Under the code-share agreements, the Company estimates operating costs for certain “pass through” costs and records revenue based
on these estimates. Actual results could differ from those estimates.
Revenue Recognition—Regional airline service revenues, charter revenues and ground handling revenues are recognized in
the period the services are provided. Under our fixed-fee arrangements with our Partners, the Company receives fixed-fees, as well as
reimbursement of specified “pass-through” costs on a gross basis with additional possible incentives from our Partners for superior
service. Regional airline service revenues are recognized in the period the service is provided and we perform an estimate of the profit
component based upon the information available at the end of the accounting period.
The reimbursement of specified costs, known as “pass-through costs”, may include aircraft ownership cost, passenger
liability and hull insurance, aircraft property taxes, fuel, landing fees and catering. All revenue recognized under these contracts is
presented at the gross amount billed for reimbursement pursuant to Emerging Issues Tax Force Issue (“EITF”) No. 99-19 Reporting
Revenue Gross as a Principal versus Net as an Agent.

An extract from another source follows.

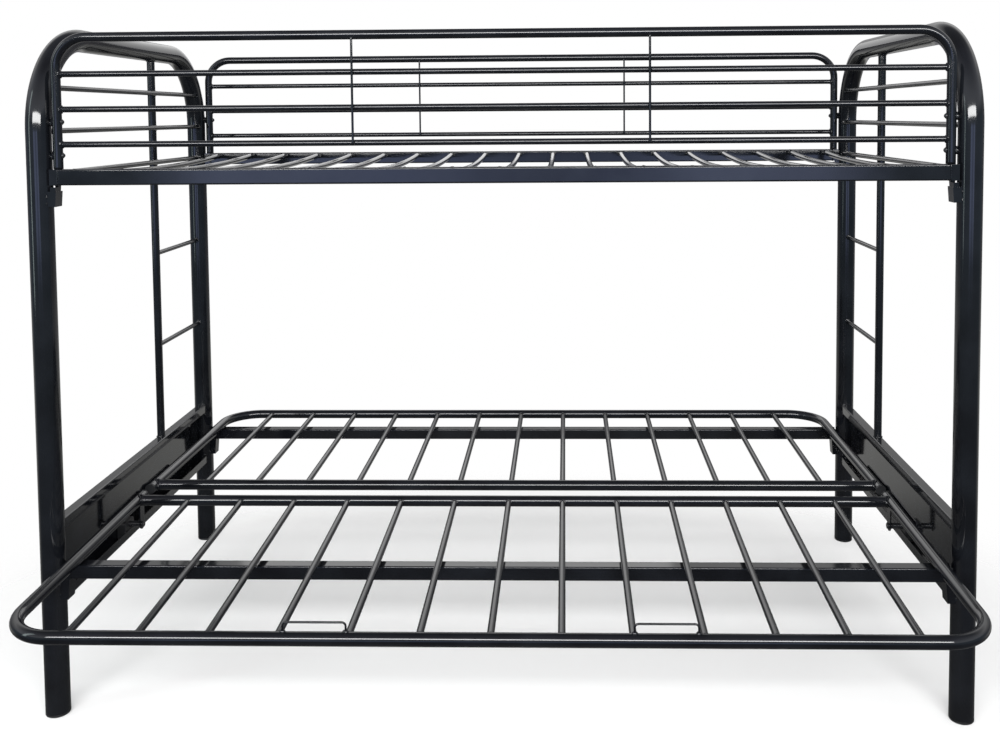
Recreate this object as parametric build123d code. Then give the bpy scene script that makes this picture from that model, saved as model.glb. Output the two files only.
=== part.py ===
from build123d import *
from math import atan2, degrees
import os

# Futon bunk bed in millimetres: X along the bed, Y from the front to the rear, Z up.
# The origin is on the floor, in the middle of the bed's outline.

# Fits and folds that all pieces share
overrun = 1.0
bolt_d = 6.0
bolt_hole_d = 6.6
fold_r = 3.0

# Legs and end hoops
leg_x = 965.0
leg_spread = 930.0
front_y = -349.0
rear_y = front_y + leg_spread
hoop_d = 50.8
hoop_wall = 1.5
hoop_bend = 200.0
hoop_top = 1454.5
cap_flange = 6.0
cap_plug = 25.0
cap_rim = 3.0
cap_wall = 2.5
cap_play = 0.3

# Ladder side of each end
post_y = front_y + 600.4
post_d = 20.0
post_wall = 1.2
rung_d = 12.0
bar_wall = 1.0
rung_heights = [915.5, 666.9]
end_bar_heights = [1344.6, 1253.2]
end_bar_x = 950.5
deck_bar_d = 12.7
deck_bar_z = 1162.0
deck_bar_x = 950.0

# Lipped channel panels between the legs, which are the futon's arms and its runner tracks
panel_face = 974.5
panel_depth = 25.0
panel_sheet = 1.5
panel_low = 239.0
panel_high = 417.5
panel_lip = 22.0

# Upper side rails and slats
rail_low = 1140.1
rail_high = 1173.5
rail_out = 15.0
rail_in = 10.0
rail_end = 921.5
rail_wall = 1.5
slat_d = 14.0
slat_pitch = 99.5
slat_count = 19
slat_first = -slat_pitch * (slat_count - 1) / 2
slat_end_z = 1165.5
slat_sag = 14.0
slat_trim = 2.0

# Guard rails: an inverted U with bars and rods, held clear of the legs by spacers
guard_x = 925.0
guard_top = 1448.0
guard_d = 20.0
guard_wall = 1.2
guard_bend = 65.0
guard_bar_heights = [1371.5, 1298.0, 1225.0]
guard_bar_d = 12.7
guard_rod_d = 5.0
guard_rod_x = {"front": (-303.0, 310.0), "rear": (-293.0, 310.0)}
guard_bolt_heights = [1272.0, 1202.0]
bolt_head_d = 14.0
bolt_head_h = 5.5
bolt_reach = 8.0
washer_d = 17.0
washer_h = 1.5
washer_gap = 0.1
spacer_d = 16.0
insert_d = 9.0
insert_play = 0.1
insert_length = 12.0

# Futon stretchers and the wedge sockets that carry the stretchers and the rails
stretcher = 30.0
stretcher_wall = 1.5
stretcher_top = {"front": 330.8, "rear": 339.2}
socket_sheet = 2.0
socket_half = 15.0
socket_top_x = 924.0
socket_low_x = 927.5
socket_depth = 45.0
upper_socket_gap = 13.0
wedge_gap = 0.5
wedge_depth = 38.0
leg_gap = 1.0

# Futon frames: one-inch tube, the seat leaning down to its front, the back lying flat
futon_x = 906.5
futon_d = 25.4
futon_wall = 1.2
futon_bend = 95.0
futon_slat_d = 14.0
futon_pitch = 129.4
futon_shift = -5.0
futon_count = 13
seat_front = (front_y - 329.6, 336.8)
seat_rear = (front_y + 302.0, 352.5)
back_front = (front_y + 407.5, 353.1)
back_rear = (front_y + 1027.6, 353.2)
tube_end_gap = 21.0
plug_rim = 2.0
plug_length = 12.0
plug_play = 0.1
loop_wire = 4.0
loop_width = 115.0
loop_rise = 18.2
loop_bend = 10.0
loop_reach = 318.0

# Futon linkage: the pivot between seat and back, and the runner below it
pivot_y = front_y + 355.0
pivot_z = 345.0
runner_z = 273.0
plate_side = futon_x + futon_d / 2
plate = 3.0
plate_gap = 0.5
strip = 22.0
arm_width = 24.0
pin_d = 8.0
pin_hole_d = 8.1
pin_head_d = 14.0
pin_head_h = 4.0
pin_length = 14.0
nut_radius = 6.5
nut_h = 6.0
nut_gap = 0.1
plate_bolt_reach = 12.0
plate_bolt_head_d = 12.0
plate_bolt_head_h = 3.0
seat_plate_reach = 198.0
back_plate_reach = 182.0
crank_start = 20.0
crank_end = 34.0
seat_bolts = [pivot_y - 62, pivot_y - 165]
back_bolts = [pivot_y + 75, pivot_y + 160]
runner_width = 20.0
runner_length = 50.0
runner_height = 44.0
runner_corner = 8.0
runner_play = 1.0
runner_rest = 0.3
runner_skin = 4.0
runner_face = panel_face - panel_sheet - runner_play
sleeve_d = 14.0

ends = {"left": -1, "right": 1}
depths = {"front": front_y, "rear": rear_y}


def cylinder_between(start, end, diameter):
    start, end = Vector(*start), Vector(*end)
    return extrude(Plane(origin=start, z_dir=end - start) * Circle(diameter / 2), (end - start).length)


def round_tube(start, end, diameter, wall):
    start, end = Vector(*start), Vector(*end)
    ring = Circle(diameter / 2) - Circle(diameter / 2 - wall)
    return extrude(Plane(origin=start, z_dir=end - start) * ring, (end - start).length)


def bent_tube(path, diameter, wall):
    section = Circle(diameter / 2) - Circle(diameter / 2 - wall) if wall else Circle(diameter / 2)
    return sweep(Plane(origin=path @ 0, z_dir=path % 0) * section, path=path)


def box_tube(length, depth, height, wall, corner):
    # along X, centred on the origin
    outer = RectangleRounded(depth, height, corner)
    inner = RectangleRounded(depth - 2 * wall, height - 2 * wall, corner - wall)
    lying = Plane(origin=(-length / 2, 0, 0), x_dir=(0, 1, 0), z_dir=(1, 0, 0))
    return extrude(lying * (outer - inner), length)


def middle_piece(bar, *neighbours):
    # the stretch of a bar that is left between the tubes it is welded to
    for neighbour in neighbours:
        bar = bar - neighbour
    return max(bar.solids(), key=lambda solid: solid.volume)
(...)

Under the Company’s code-share agreements, the Company is reimbursed an amount per aircraft designed to compensate the
Company for certain aircraft ownership costs. In accordance with EITF No. 01-08, Determining Whether an Arrangement Contains a
Lease, the Company has concluded that a component of its revenue under the agreement discussed above is rental income, inasmuch
as the agreement identifies the “right of use” of a specific type and number of aircraft over a stated period of time. The amount
deemed to be rental income during fiscal 2008, 2007 and 2006 was $348,416, $310,250 and $258,600, respectively, and has been
included in regional airline services revenue on the Company’s consolidated statements of income.